## Start

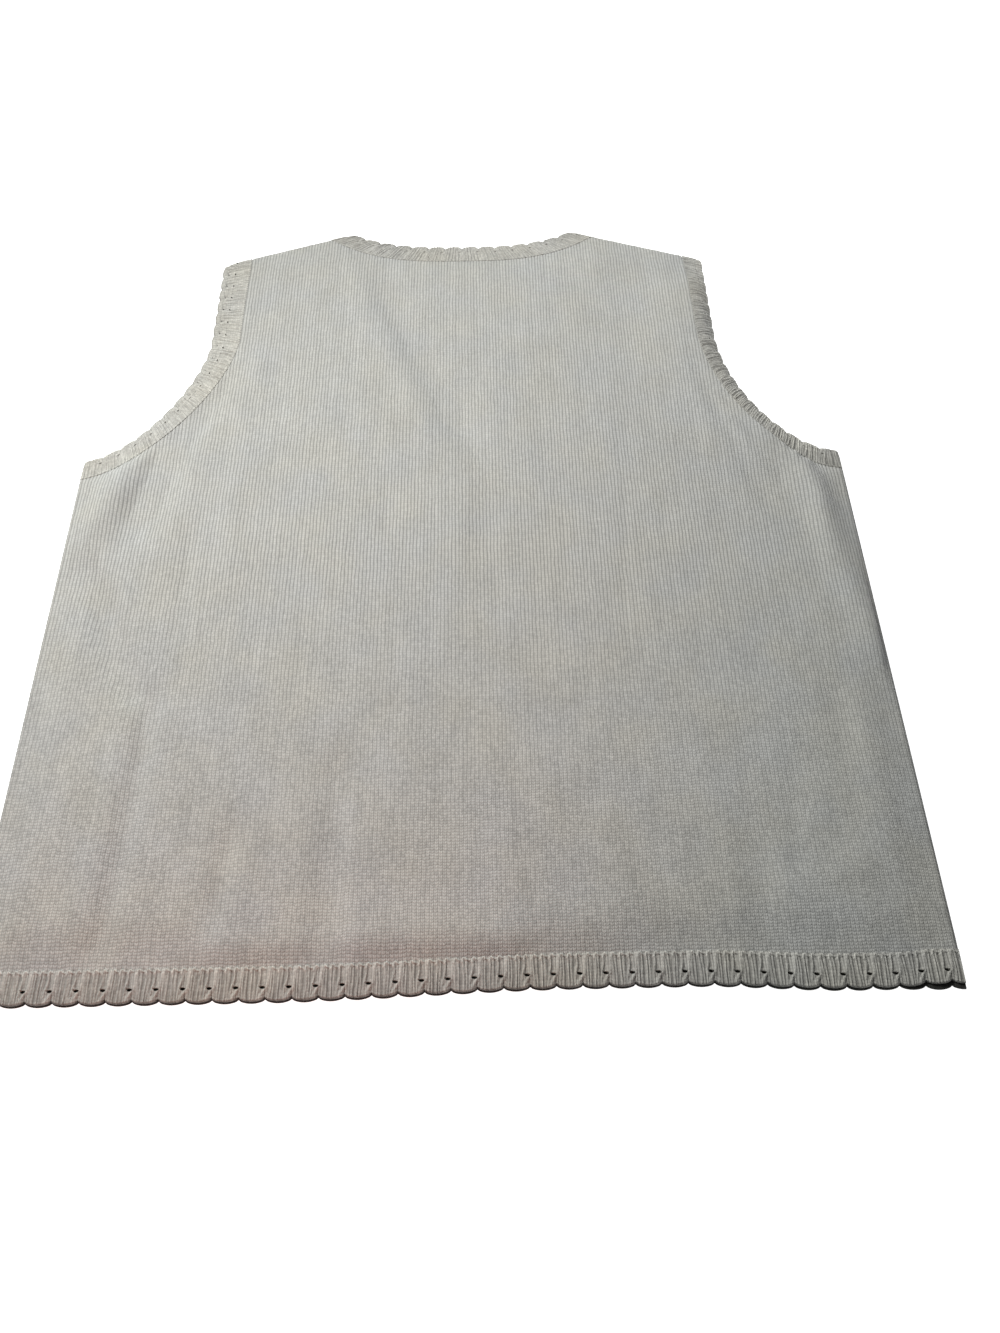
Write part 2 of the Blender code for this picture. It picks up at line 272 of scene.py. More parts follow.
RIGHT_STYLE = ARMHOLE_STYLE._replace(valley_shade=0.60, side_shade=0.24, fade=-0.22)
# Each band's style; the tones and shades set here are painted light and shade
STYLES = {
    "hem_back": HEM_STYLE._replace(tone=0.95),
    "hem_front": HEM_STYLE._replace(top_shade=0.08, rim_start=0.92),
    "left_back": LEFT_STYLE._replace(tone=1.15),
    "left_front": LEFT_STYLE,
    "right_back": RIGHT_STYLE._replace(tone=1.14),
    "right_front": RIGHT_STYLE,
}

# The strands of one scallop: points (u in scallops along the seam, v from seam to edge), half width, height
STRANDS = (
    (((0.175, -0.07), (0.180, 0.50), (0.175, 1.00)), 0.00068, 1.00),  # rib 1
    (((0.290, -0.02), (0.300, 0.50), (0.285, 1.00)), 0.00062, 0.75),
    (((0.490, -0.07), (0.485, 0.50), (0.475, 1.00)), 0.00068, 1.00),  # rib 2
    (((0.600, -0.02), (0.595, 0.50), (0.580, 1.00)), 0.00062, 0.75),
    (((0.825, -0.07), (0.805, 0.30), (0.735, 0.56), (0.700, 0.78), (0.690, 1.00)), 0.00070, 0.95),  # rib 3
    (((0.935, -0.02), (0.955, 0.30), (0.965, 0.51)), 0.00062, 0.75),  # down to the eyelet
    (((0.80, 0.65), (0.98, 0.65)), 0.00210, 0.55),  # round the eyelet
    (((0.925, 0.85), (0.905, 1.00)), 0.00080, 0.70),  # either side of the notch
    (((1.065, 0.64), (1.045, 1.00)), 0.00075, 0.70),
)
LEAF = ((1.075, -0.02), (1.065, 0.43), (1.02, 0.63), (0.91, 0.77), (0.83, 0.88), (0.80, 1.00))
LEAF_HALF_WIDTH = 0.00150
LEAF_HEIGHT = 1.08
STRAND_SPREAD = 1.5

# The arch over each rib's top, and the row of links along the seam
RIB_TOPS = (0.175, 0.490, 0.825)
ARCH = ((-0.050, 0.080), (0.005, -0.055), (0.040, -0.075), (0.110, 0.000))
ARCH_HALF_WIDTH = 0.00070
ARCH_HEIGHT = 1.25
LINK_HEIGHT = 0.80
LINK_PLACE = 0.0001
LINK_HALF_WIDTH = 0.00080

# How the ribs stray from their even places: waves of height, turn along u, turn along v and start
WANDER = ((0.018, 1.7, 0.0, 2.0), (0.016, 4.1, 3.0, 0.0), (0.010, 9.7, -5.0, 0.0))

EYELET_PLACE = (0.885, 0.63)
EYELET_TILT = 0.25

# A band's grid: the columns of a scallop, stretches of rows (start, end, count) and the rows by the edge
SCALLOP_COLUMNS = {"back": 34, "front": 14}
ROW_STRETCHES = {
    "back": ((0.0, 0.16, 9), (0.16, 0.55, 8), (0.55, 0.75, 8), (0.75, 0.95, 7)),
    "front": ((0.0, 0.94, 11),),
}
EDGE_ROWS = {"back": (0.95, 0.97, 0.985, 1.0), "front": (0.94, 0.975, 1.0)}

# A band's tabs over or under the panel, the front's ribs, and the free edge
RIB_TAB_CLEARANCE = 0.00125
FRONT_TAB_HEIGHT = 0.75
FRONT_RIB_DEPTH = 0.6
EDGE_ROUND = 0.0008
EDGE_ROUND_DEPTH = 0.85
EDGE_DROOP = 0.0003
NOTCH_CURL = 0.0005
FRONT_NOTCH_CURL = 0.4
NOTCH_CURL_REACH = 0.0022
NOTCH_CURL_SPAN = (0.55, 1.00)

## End

> [Work to complete]
Extract, word for word, each line of the listing above.

> [Written answer]
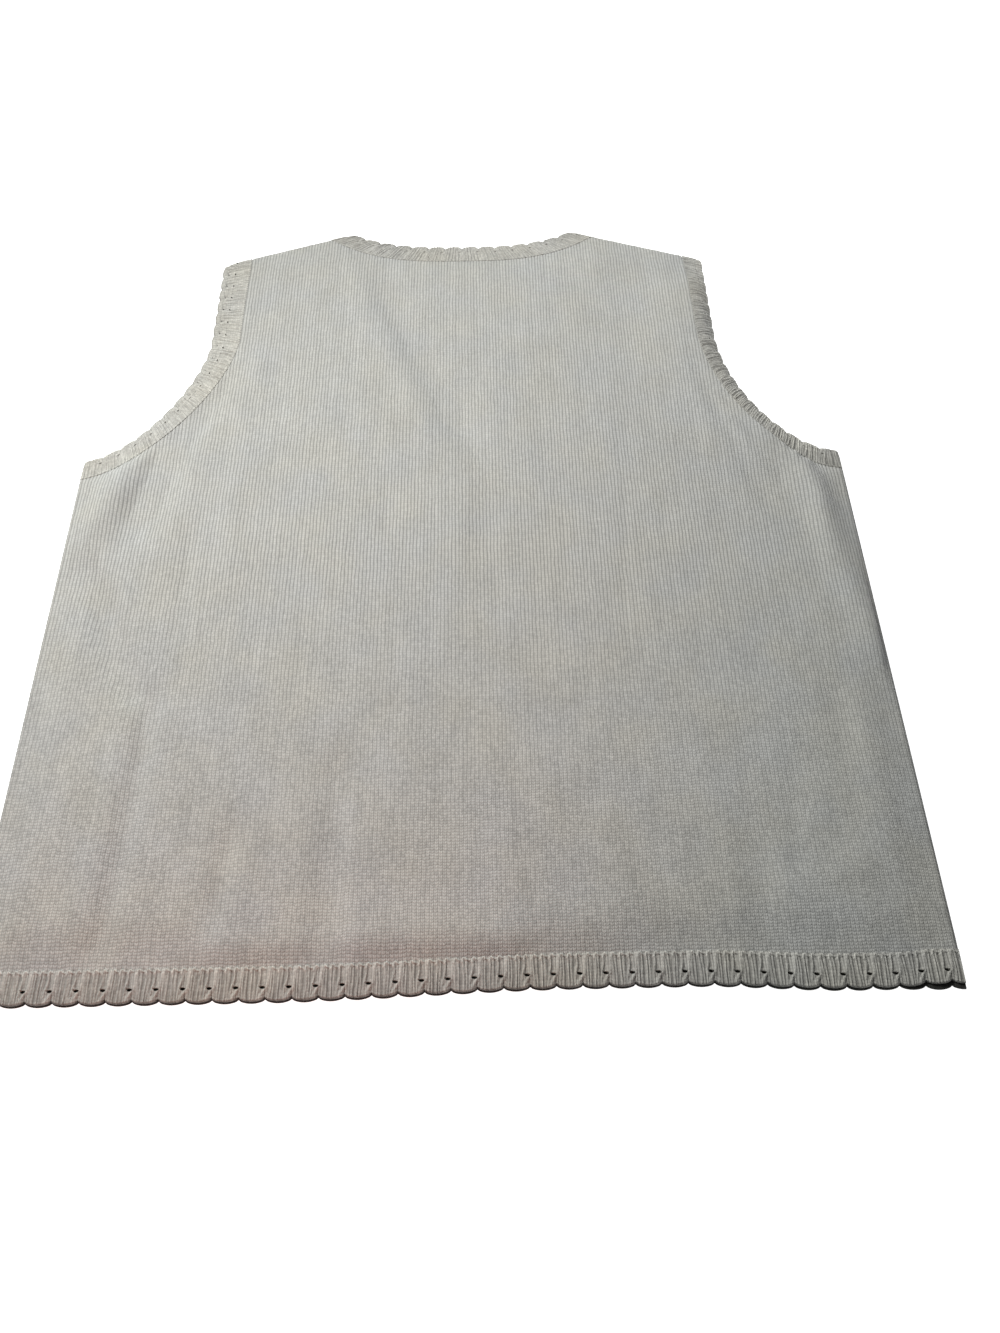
Write part 2 of the Blender code for this picture. It picks up at line 272 of scene.py. More parts follow.
RIGHT_STYLE = ARMHOLE_STYLE._replace(valley_shade=0.60, side_shade=0.24, fade=-0.22)
# Each band's style; the tones and shades set here are painted light and shade
STYLES = {
    "hem_back": HEM_STYLE._replace(tone=0.95),
    "hem_front": HEM_STYLE._replace(top_shade=0.08, rim_start=0.92),
    "left_back": LEFT_STYLE._replace(tone=1.15),
    "left_front": LEFT_STYLE,
    "right_back": RIGHT_STYLE._replace(tone=1.14),
    "right_front": RIGHT_STYLE,
}

# The strands of one scallop: points (u in scallops along the seam, v from seam to edge), half width, height
STRANDS = (
    (((0.175, -0.07), (0.180, 0.50), (0.175, 1.00)), 0.00068, 1.00),  # rib 1
    (((0.290, -0.02), (0.300, 0.50), (0.285, 1.00)), 0.00062, 0.75),
    (((0.490, -0.07), (0.485, 0.50), (0.475, 1.00)), 0.00068, 1.00),  # rib 2
    (((0.600, -0.02), (0.595, 0.50), (0.580, 1.00)), 0.00062, 0.75),
    (((0.825, -0.07), (0.805, 0.30), (0.735, 0.56), (0.700, 0.78), (0.690, 1.00)), 0.00070, 0.95),  # rib 3
    (((0.935, -0.02), (0.955, 0.30), (0.965, 0.51)), 0.00062, 0.75),  # down to the eyelet
    (((0.80, 0.65), (0.98, 0.65)), 0.00210, 0.55),  # round the eyelet
    (((0.925, 0.85), (0.905, 1.00)), 0.00080, 0.70),  # either side of the notch
    (((1.065, 0.64), (1.045, 1.00)), 0.00075, 0.70),
)
LEAF = ((1.075, -0.02), (1.065, 0.43), (1.02, 0.63), (0.91, 0.77), (0.83, 0.88), (0.80, 1.00))
LEAF_HALF_WIDTH = 0.00150
LEAF_HEIGHT = 1.08
STRAND_SPREAD = 1.5

# The arch over each rib's top, and the row of links along the seam
RIB_TOPS = (0.175, 0.490, 0.825)
ARCH = ((-0.050, 0.080), (0.005, -0.055), (0.040, -0.075), (0.110, 0.000))
ARCH_HALF_WIDTH = 0.00070
ARCH_HEIGHT = 1.25
LINK_HEIGHT = 0.80
LINK_PLACE = 0.0001
LINK_HALF_WIDTH = 0.00080

# How the ribs stray from their even places: waves of height, turn along u, turn along v and start
WANDER = ((0.018, 1.7, 0.0, 2.0), (0.016, 4.1, 3.0, 0.0), (0.010, 9.7, -5.0, 0.0))

EYELET_PLACE = (0.885, 0.63)
EYELET_TILT = 0.25

# A band's grid: the columns of a scallop, stretches of rows (start, end, count) and the rows by the edge
SCALLOP_COLUMNS = {"back": 34, "front": 14}
ROW_STRETCHES = {
    "back": ((0.0, 0.16, 9), (0.16, 0.55, 8), (0.55, 0.75, 8), (0.75, 0.95, 7)),
    "front": ((0.0, 0.94, 11),),
}
EDGE_ROWS = {"back": (0.95, 0.97, 0.985, 1.0), "front": (0.94, 0.975, 1.0)}

# A band's tabs over or under the panel, the front's ribs, and the free edge
RIB_TAB_CLEARANCE = 0.00125
FRONT_TAB_HEIGHT = 0.75
FRONT_RIB_DEPTH = 0.6
EDGE_ROUND = 0.0008
EDGE_ROUND_DEPTH = 0.85
EDGE_DROOP = 0.0003
NOTCH_CURL = 0.0005
FRONT_NOTCH_CURL = 0.4
NOTCH_CURL_REACH = 0.0022
NOTCH_CURL_SPAN = (0.55, 1.00)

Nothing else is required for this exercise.